The Obama, Trump and Biden administrations prolonged and escalated the war. When Obama was president and Biden his VP, the US shared intelligence about Yemen in support of the Saudis’ attacks, refueled their jets as they conducted murderous bombing raids against Yemen, and was in the”command room” as the Saudis carried out such strikes. Trump sold the Saudi government billions of dollars worth of weapons, while Biden approved a $650 million weapons sale to Saudi Arabia (FAIR.org, 1/27/23); a few weeks later, the coalition that both countries belong to bombed a prison in Sa’adah, Yemen, killing at least 80 people and injuring more than 200 with a bomb made by the US armsmaker Raytheon.

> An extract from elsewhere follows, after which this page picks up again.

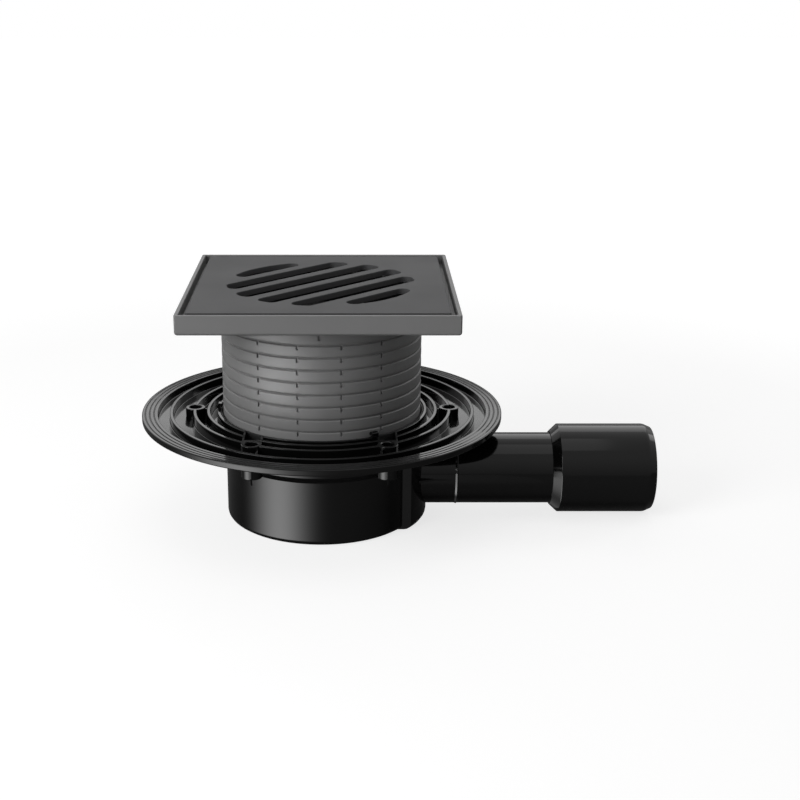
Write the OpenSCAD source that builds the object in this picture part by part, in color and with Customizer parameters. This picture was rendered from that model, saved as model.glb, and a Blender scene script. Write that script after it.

To erase this history and cast the US as peacemaker absolves the US empire of its key role in the war on Yemen.

‘Anything but peaceful’

Michael Schuman of the Atlantic (3/14/23) warns:

With its closer ties to Russia and Iran, as well as its long-standing support of North Korea, China is a major patron of the world’s three most destabilizing states. The Iran/Saudi deal aside, there have been few indications that Beijing intends to use its influence to rein in these countries’ most dangerous designs. Until it does, China’s new order will be anything but peaceful.

The claim that Russia, Iran and North Korea are “the world’s three most destabilizing states” is dubious. The “most destabilizing” act a state can carry out is a full-scale military invasion of another state. Let us examine the tally. The Islamic Republic has not carried out a full-fledged military invasion of any state, and neither has North Korea in the 70 years since its ceasefire with South Korea.

Post-Soviet Russia has launched such attacks, against Georgia, which it invaded for five days in 2008, and against Ukraine—first in 2014, when it invaded and annexed Crimea, and then in 2022, when it attacked the rest of the country.

Looking just at wars in this century, the United States carried out a 20-year occupation of Afghanistan, and its troops remain in Iraq 20 years after it invaded and overthrew that country’s government. US troops still occupy parts of Syria against the will of that country’s government. Washington has carried out bombing campaigns against Libya, as noted, as well as Somalia and Pakistan.

Given that it is also the “major patron” of Israel, which invaded Lebanon in the relevant period (on top of occupying and annexing Syrian and Palestinian land), and of Saudi Arabia, the main aggressor against Yemen, there’s a strong case to be made that Uncle Sam is the world’s “most destabilizing state.”

If China overtakes the US’s position atop the global order, it’s uncertain exactly what the world system will look like. What is clear, however, is that US hegemony has been “anything but peaceful.”